Use your competitive market research to understand your competitors’ strengths and weaknesses. Read reviews about their products and assess what works well and is not. These become pain points to which your product and messaging can address.

When assessing your own position or the position of your competitors in your market, the SWOT (Strengths, Weaknesses, Opportunities, Threats) analysis helps identify action items.

Questions to answer:

  • Which markets have the most significant and urgent pain?

  • Where are there gaps in the market?

  • Who are your competitors?

  • What is their strength?

  • What is their weakness?

  • What does your product offer as a solution?

  • Are there any threats that can work against your success in the market?

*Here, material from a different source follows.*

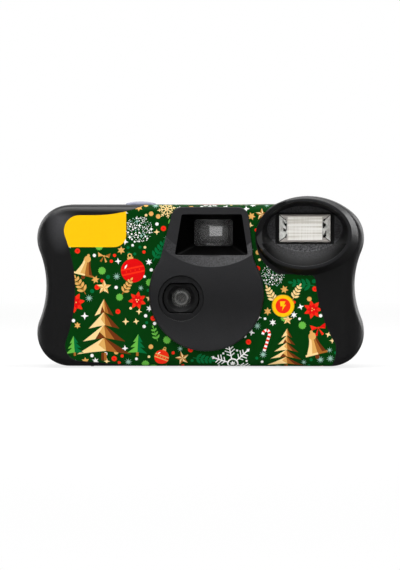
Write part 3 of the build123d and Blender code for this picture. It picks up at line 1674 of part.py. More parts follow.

2. Identify your target audience

A critical step to a go-to-market strategy is identifying your ideal customer. Create buyer personas to target your product and messaging better. Identify who you would expect to be buying your product(s) and what their life might be like. Then, conceptualize when and where they will make their purchases and what information will help them decide.

Questions to answer:

  • Who is your ideal target customer?

  • What are the biggest challenges they are facing in their role or organization?

  • What publications, community forums, blogs, or events interest them?

  • How do they view and collect information?

3. Leverage your customer insights

The better customer insights you have, the better your likelihood of executing a successful go-to-market strategy. A great way to collect insights is by interviewing internal stakeholders within your company to understand better what customers are telling them. This includes, but is not limited to, customer service representatives, your sales team, and client-facing employees.

Questions to answer:

  • What are your customers saying?

  • What is common feedback received, and what are the themes within that feedback?

  • What is not being addressed, and what is actively being worked on?

  • How can you improve?

4. Define your brand positioning and your offering

Brand positioning is all about how you will position yourself against competitors in the market and what makes your brand stand above the other options. Your brand positioning should drive the creation of your marketing strategy and messaging and, thus, your product launch.

Remember your buyer personas and company mission when developing your positioning for your product launch. Everything should connect, as each component directly represents your organization as a whole.

Questions to answer:

  • What needs do your target customers need to solve?

  • Which features in your offering best address these needs?

  • How will customers use it?

  • What makes your product or solution different from others in the marketplace?

  • How are we elevating our brand/company with this new product/solution?

5. Identify your Key Performance Indicators (KPIs)

KPIs will be the metrics used to identify success in your go-to-market strategy and should be aligned with your objectives and sales goals. For a product launch, an important KPI will be conversions, most likely indicating that a purchase has been made. Conversions can represent multiple different activities defined specifically by your organization.

Keeping track of your KPIs will help you assess how your product launch is tracking against your goals and will also indicate areas in need of improvement.

Questions to answer:

  • What KPIs will we use to measure success?

  • Do the KPIs align with my company’s short or long-term goals?

  • What milestones need to be reached along the way for success?

  • What marketing resources do I need?

  • What marketing resources do I have readily available?


Preparing your go-to-market strategy is critical to launching a successful product or service. Of course, this plan will need revisions and tweaking along the way as your product or service grows and develops. Throughout the process, though, asking the right questions and finding complete answers will be vital in developing your holistic go-to-market strategy.